In this post Hilsman was concerned with most of the foreign policy issues of the Kennedy era. Ultimately, however, he would play his most significant role in matters relating to South Vietnam, which was beset by a Communist insurgency that was gaining control over much of the rural population. American military advisers believed the most effective way to defeat the Communists, or Viet-cong (VC), was to have regular Army of the Republic of Vietnam (ARVN) forces, utilizing infantry, armor, artillery, and air power, clear an area of VC and then turn it over to local self-defense forces. Hilsman, in contrast, thought the VC could best be countered by a combination of civic action, intelligence, police work, and constabulary-like small units aimed at protecting the population from the VC and securing government control.
Kennedy, who was increasingly frustrated by the deteriorating situation in Vietnam, sent Hilsman to Saigon in early 1962 to assess the progress of the war. During his visit Hilsman met with President Ngo Dinh Diem and Robert Thompson, head of a British advisory mission and the architect of the British victory over an insurgency in Malaya in the 1950s, and observed an operation against the VC near Bien Hoa. In his report he defined the war as a political rather than a military struggle and argued that conventional military tactics were of little value in defeating guerrillas. Instead, he said the South Vietnamese should emphasize aggressive patrolling and ambushes by small units and, drawing upon Thompson's experiences in Malaya, create "strategic hamlets" in densely populated rural areas to protect villagers against the VC.

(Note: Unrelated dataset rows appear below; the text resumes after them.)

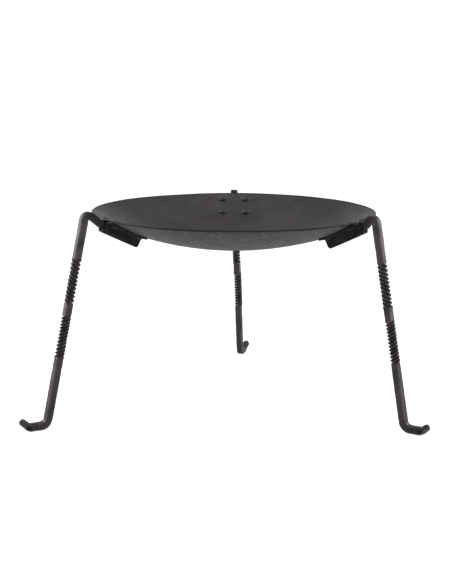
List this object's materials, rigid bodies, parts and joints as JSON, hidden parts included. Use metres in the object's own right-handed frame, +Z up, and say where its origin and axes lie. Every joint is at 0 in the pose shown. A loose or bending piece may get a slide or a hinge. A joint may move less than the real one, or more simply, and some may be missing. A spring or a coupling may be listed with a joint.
{
  "type": "campfire tripod fire pan",
  "caption": "Shallow dished steel fire bowl on plug-in forged legs with twisted shanks and turned-up feet, held in riveted sockets under the rim.",
  "frame": {"origin": "on the ground, under the middle of the bounding box; the feet stand on z = 0", "axes": "+Z up, +Y towards the rear leg, +X to the right leg's side"},
  "size_m": [0.686, 0.6398, 0.363],
  "materials": {
    "bowl_steel": "hammered, oil-blackened, satin",
    "socket_steel": "black forge scale, dull",
    "rivet_steel": "hammered, oil-blackened, satin",
    "leg_steel": "forged, oil-blackened, satin"
  },
  "bodies": {
    "pan": {"fire_bowl": "bowl_steel", "leg_socket_rear": "socket_steel", "leg_socket_left": "socket_steel", "leg_socket_right": "socket_steel", "rivet_rear_1": "rivet_steel", "rivet_rear_2": "rivet_steel", "rivet_rear_3": "rivet_steel", "rivet_rear_4": "rivet_steel", "rivet_left_1": "rivet_steel", "rivet_left_2": "rivet_steel", "rivet_left_3": "rivet_steel", "rivet_left_4": "rivet_steel", "rivet_right_1": "rivet_steel", "rivet_right_2": "rivet_steel", "rivet_right_3": "rivet_steel", "rivet_right_4": "rivet_steel"},
    "rear_leg": {"leg_rear": "leg_steel"},
    "left_leg": {"leg_left": "leg_steel"},
    "right_leg": {"leg_right": "leg_steel"}
  },
  "joints": [
    {"name": "rear_leg_slide", "type": "slide", "parent": "pan", "child": "rear_leg", "axis": [0.0048, 0.908, 0.419], "range_m": [0, 0.064]},
    {"name": "left_leg_slide", "type": "slide", "parent": "pan", "child": "left_leg", "axis": [-0.789, -0.4373, 0.4316], "range_m": [0, 0.064]},
    {"name": "right_leg_slide", "type": "slide", "parent": "pan", "child": "right_leg", "axis": [0.7619, -0.4761, 0.4391], "range_m": [0, 0.064]}
  ]
}
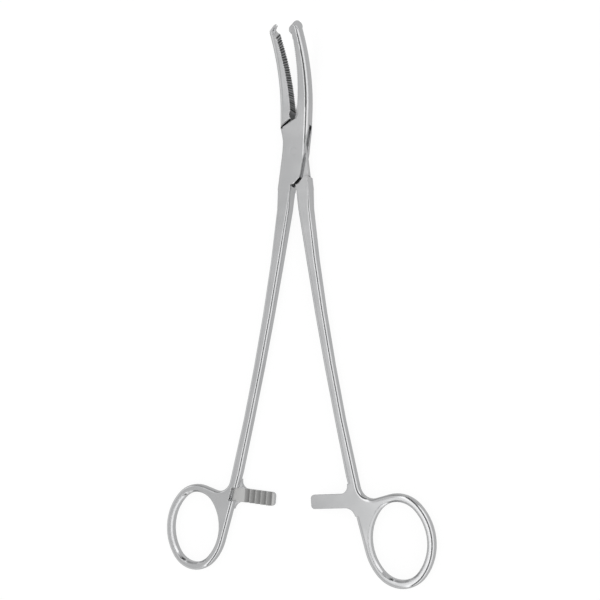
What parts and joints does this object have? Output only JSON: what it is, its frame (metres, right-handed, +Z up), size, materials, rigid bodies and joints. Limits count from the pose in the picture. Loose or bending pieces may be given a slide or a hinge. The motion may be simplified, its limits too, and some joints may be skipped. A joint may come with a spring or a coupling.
{
  "type": "hysterectomy clamp",
  "caption": "Long curved steel tissue clamp with a box lock, serrated toothed jaws, bowed shanks, ratchet bars and finger rings.",
  "frame": {"origin": "on the hinge pin's axis, at the rear face of the box lock, on which the clamp lies", "axes": "+Y along the clamp to the jaw tips, +X to the right ring's side, +Z up, along the hinge axis and the way the jaws curve"},
  "size_m": [0.1156, 0.2219, 0.0173],
  "materials": {
    "outer_half_steel": "satin polished stainless steel",
    "inner_half_steel": "satin polished stainless steel",
    "pin_steel": "satin polished stainless steel, ground flush"
  },
  "bodies": {
    "outer_half": {"female_half": "outer_half_steel", "pivot_pin": "pin_steel"},
    "inner_half": {"male_half": "inner_half_steel"}
  },
  "joints": [
    {"name": "box_lock", "type": "hinge", "parent": "outer_half", "child": "inner_half", "pos_m": [0, 0, 0.00275], "axis": [0, 0, 1], "range_deg": [-8.5, 51.5]}
  ]
}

Kennedy endorsed many of Hilsman's ideas, and in the spring of 1962 Diem adopted the strategic hamlet plan. Hilsman's prescription, however, did not sit well with many American military men. Already repelled by his aggressiveness in presenting his views in other policy matters, they did not relish a second-level State Department official telling them how to fight a war and continued to favor offensive strikes against the VC in their lairs. The strategic hamlet program, meanwhile, was soon floundering because of poor administration, corruption, and the efforts of Ngo Dinh Nhu, Diem's brother, to use it to strengthen the political power of the Ngo family.
In April 1963 Hilsman was named assistant secretary of state for Far Eastern affairs. Now the department's principal official for Vietnam, he was increasingly convinced that Diem's narrow political base, ARVN's incompetency, and Nhu's repressive actions towards Buddhists protesting government policies made it unlikely that Diem could lead South Vietnam to victory. Along with Michael Forrestal of the National Security Council and W. Averell Harriman, undersecretary of state for political affairs, Hilsman sent a cable to U.S. Ambassador Henry Cabot Lodge, Jr., on 24 August 1963 recommending that he let dissident ARVN generals know that the United States was ready to abandon Diem if he did not rid himself of Nhu.
While the cable did not actually call for a coup, it implicitly encouraged the generals to act against Diem. In sending it, however, the Hilsman group had assumed too much about the readiness of the generals to unseat Diem and, despite having cleared the cable with Kennedy, the willingness of many senior American officials to have the United States engineer his removal. Nothing immediately materialized in Saigon, but the cable was never revoked, and over the next weeks the administration fiercely debated its options in the face of Diem's refusal to dismiss Nhu. Finally, at the beginning of November 1963, a group of ARVN generals, with tacit American approval, staged a coup and murdered Diem and Nhu. A major turning point in the Vietnam conflict, the coup ushered in a period of political instability in Saigon and, ultimately, the Americanization of the war in 1965.
Kennedy's assassination on 22 November 1963 fore-shadowed the end of Hilsman's tenure at the State Department. President Lyndon Johnson, who had favored continued support for Diem, did not like Hilsman for his encouragement of the coup and his brash style. Secretary of State Dean Rusk did not like him because of his penchant for going outside channels, and the military did not like him because of his criticism of its strategy in Vietnam. Rather than wait to be fired, Hilsman resigned from the State Department in February 1964 and joined the government faculty at Columbia University. He was named professor emeritus in 1990. Hilsman is remembered for his advocacy of a counterinsurgency strategy in the Vietnam War and his place in the downfall of Diem.
Hilsman's papers are in the John F. Kennedy Library in Boston, Massachusetts. For Hilsman's views on Vietnam see Roger Hilsman, To Move a Nation: The Politics of Foreign Policy in the Administration of John F. Kennedy (1967), the first book by a policy maker to question Johnson's escalation of the war, and Hilsman, American Guerrilla: My War Behind Japanese Lines (1990). Hilsman's place in Vietnam policy making is also discussed in Lawrence Freedman, Kennedy's Wars: Berlin, Cuba, Laos and Vietnam (2000), and David Kaiser, American Tragedy: Kennedy, Johnson and the Origins of the Vietnam War (2000). Oral histories are located in the Kennedy Library, the Lyndon B. Johnson Library, the Columbia University Oral History Project, the Congressional Research Service of the Library of Congress, and the historical office of the State Department.